9 мая 1945 года. С красными флагами колонна Специального Ленинградского детского дома идет по улице большого сибирского села. Мальчик идет в середине колонны. Солнечный день. Проглянувшие ласточки. И радость. Что-то большое давящее скинуто с сердца и оно насквозь пронизано легким весенним ветерком, и ожиданием хорошего, нового, что будет так похоже на то яркое довоенное — мама и Ленинград — постоянным воспоминанием о которых он жил эти годы…
Во дворе детдома стоят грузовые машины. Отправляется в Ленинград первая очередь ребят, у которых нашлись родители. Счастливчики крутятся возле машин в новеньких костюмчиках; Внешним кольцом стоят те, кто не попал в эту очередь. Сухая обида стоит в их глазах, слезы падают в их глазах, слезы падают куда-то внутрь, вглубь, сжимая готовые прорваться рыдания. Воспитательницы утешают, говоря, что они поедут во вторую очередь, что и у них найдутся родители, и они еще увидят свой Ленинград. Мальчик был во внешнем кольце…
А потом была вторая и третья очередь, и он все также стоял во внешнем кольце, и душевные мученья тех лет оставили резкий рубец в его памяти. Потом уезжали по одиночке, память о Ленинграде отодвигалась все дальше и дальше, но он все продолжал верить, что найдется и его мама. но об своей вере он никому уже не рассказывал….
Через восемь лет после войны он стоял с непонятно растерянным и щемящим чувством пред плакавшей и обнимавшей его женщиной и шептал: «Мама»…

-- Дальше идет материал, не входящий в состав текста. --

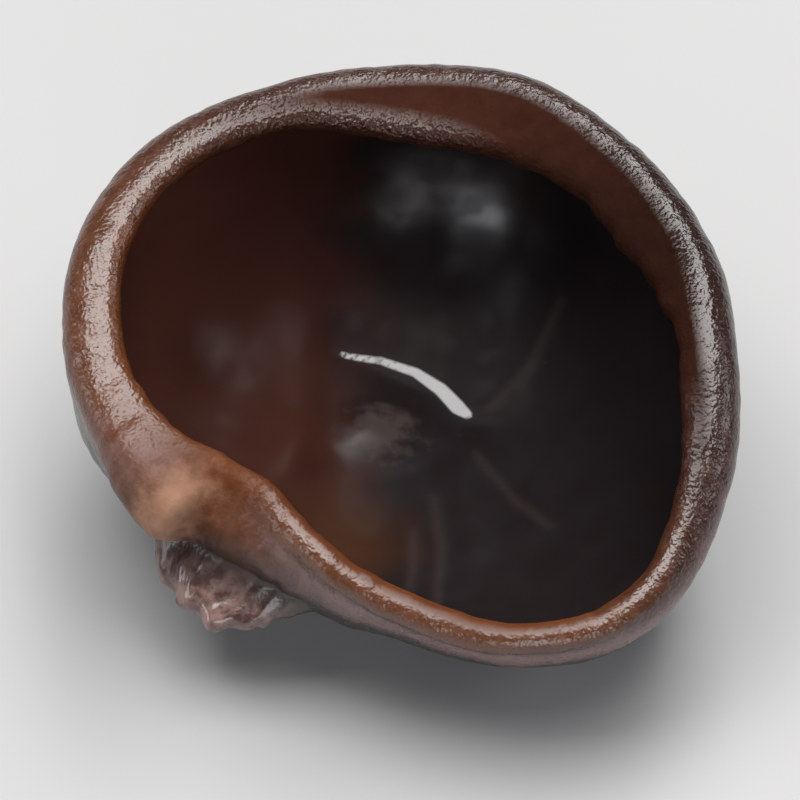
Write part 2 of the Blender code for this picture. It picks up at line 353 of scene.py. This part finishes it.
def slope_at(shares, wall_slope, lip_slope, roll_share):
    """The sheet's slope, in radians, at each share of the way to the lip."""
    wall = wall_slope * np.clip(shares / WALL_SHARE, 0, 1) ** WALL_BEND
    roll = (lip_slope - wall_slope) * smooth_step((shares - roll_share) / ROLL_WIDTH)
    return np.radians(wall + roll)


def profiles(shares, angles):
    """Radius and height at each place, from its direction's profile stretched to its reach and height."""
    mean = np.mean(RIM_STATIONS, axis=0)
    rim = mean + (rim_in(angles) - mean) * smooth_step(shares / ROUND_SHARE)[:, None]
    reach, crest_height = rim[:, 0], rim[:, 1]
    bends = rim[:, 2:].T
    marks = (np.arange(PROFILE_STEPS) + 0.5) / PROFILE_STEPS
    whole = slope_at(marks, *bends[:, :, None])
    widest = np.cumsum(np.cos(whole), axis=1).max(axis=1) / PROFILE_STEPS
    highest = np.cumsum(np.sin(whole), axis=1).max(axis=1) / PROFILE_STEPS
    so_far = slope_at(marks * shares[:, None], *bends[:, :, None])
    radius = shares * np.cos(so_far).mean(axis=1) / widest * reach * MM
    height = shares * np.sin(so_far).mean(axis=1) / highest * crest_height * MM
    return radius, height


def on_flat(angles, shares):
    """Places on the sheet pressed flat."""
    radius = np.asarray(shares) * FLAT_RADIUS
    return np.stack((np.cos(angles) * radius, np.sin(angles) * radius), axis=-1)


def bell(distance, radius):
    return np.exp(-(distance / radius) ** 2)


def nearest_on(line, flat):
    """How far each flat place is from a line, in millimetres, and the line's value where it is nearest."""
    nearest, value = np.full(len(flat), np.inf), np.zeros(len(flat))
    for start, end in zip(line, line[1:] or line):
        start_at, end_at = (on_flat(math.radians(degrees), share) for degrees, share, _ in (start, end))
        along = end_at - start_at
        place = np.clip((flat - start_at) @ along / max(along @ along, TINY), 0, 1)
        away = np.linalg.norm(flat - start_at - place[:, None] * along, axis=1) / MM
        value = np.where(away < nearest, start[2] + (end[2] - start[2]) * place, value)
        nearest = np.minimum(nearest, away)
    return nearest, value


def rise_of(forms, flat):
    """How far a face stands off the plain sheet at each flat place, and how much the other face follows."""
    total, followed = np.zeros(len(flat)), np.zeros(len(flat))
    for half_width, follow, crest in forms:
        away, height = nearest_on(crest, flat)
        rise = height * MM * bell(away, half_width)
        total += rise
        followed += rise * follow
    return total, followed


def pinch_depth(shares, angles):
    turned = (angles - PINCH_ANGLE + math.pi) % math.tau - math.pi
    start, full = PINCH_SHARES
    return PINCH_DEPTH * bell(turned, PINCH_WIDTH) * smooth_step((shares - start) / (full - start))


def sheet_points(shares, angles):
    """The middle of the plain sheet's thickness at each place."""
    radius, height = profiles(shares, angles)
    radius = radius - pinch_depth(shares, angles)
    round_axis = np.stack((radius * np.cos(angles), radius * np.sin(angles)), axis=1)
    plan = round_axis + np.array(BOTTOM_SHIFT) * (1 - smooth_step(shares))[:, None]
    return np.column_stack((plan, height))


def sheet_directions(shares, angles):
    """Unit vectors at each place: along the sheet towards the lip, and square to it into the cup."""
    shares = np.maximum(shares, 2 * FRAME_STEP)
    outward = sheet_points(shares + FRAME_STEP, angles) - sheet_points(shares - FRAME_STEP, angles)
    around = sheet_points(shares, angles + FRAME_STEP) - sheet_points(shares, angles - FRAME_STEP)
    inward = unit(np.cross(outward, around))
    return unit(np.cross(around, inward)), inward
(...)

Последняя строчка: «октябрь 1941 г. — декабрь 1942 г.». Я захлопываю этот кусок блокадного Ленинграда, кусок его борьбы и страданий. Ставлю ее на полку. На Пискаревском кладбище на братской могиле стоит женщина, как памятник людям, погибшим во время блокады. А у меня на полке стоит тоже маленький монумент — тем, кто создал, и тем, кто хранил и читал эту книгу в те страшные годы — книга
И внезапно я начинаю ощущать и себя самого памятником тем, кто спас тебя, когда маленький мальчик шел по мертвому блокадному Ленинграду, и несколько шагов отделяло его от тех, кто покоится ныне в братских могилах его родного города. И я и все мы — люди — памятники, и во всех нас звенит чужая бронза, бронза тех, кто был рядом с нами и в 1941, и в 1942, и в 1943, и в 1944, и в 1945, и отделен от нас границей небытия 1968. И наверное, все-таки не ради нашей всеобщей смерти даже в 1970 или в 1980, или в каком-то другом году отдали свои жизни, а ради нашей общей жизни, которая должна свободно идти вперед, размываясь в тумане будущих веков и тысячелетий.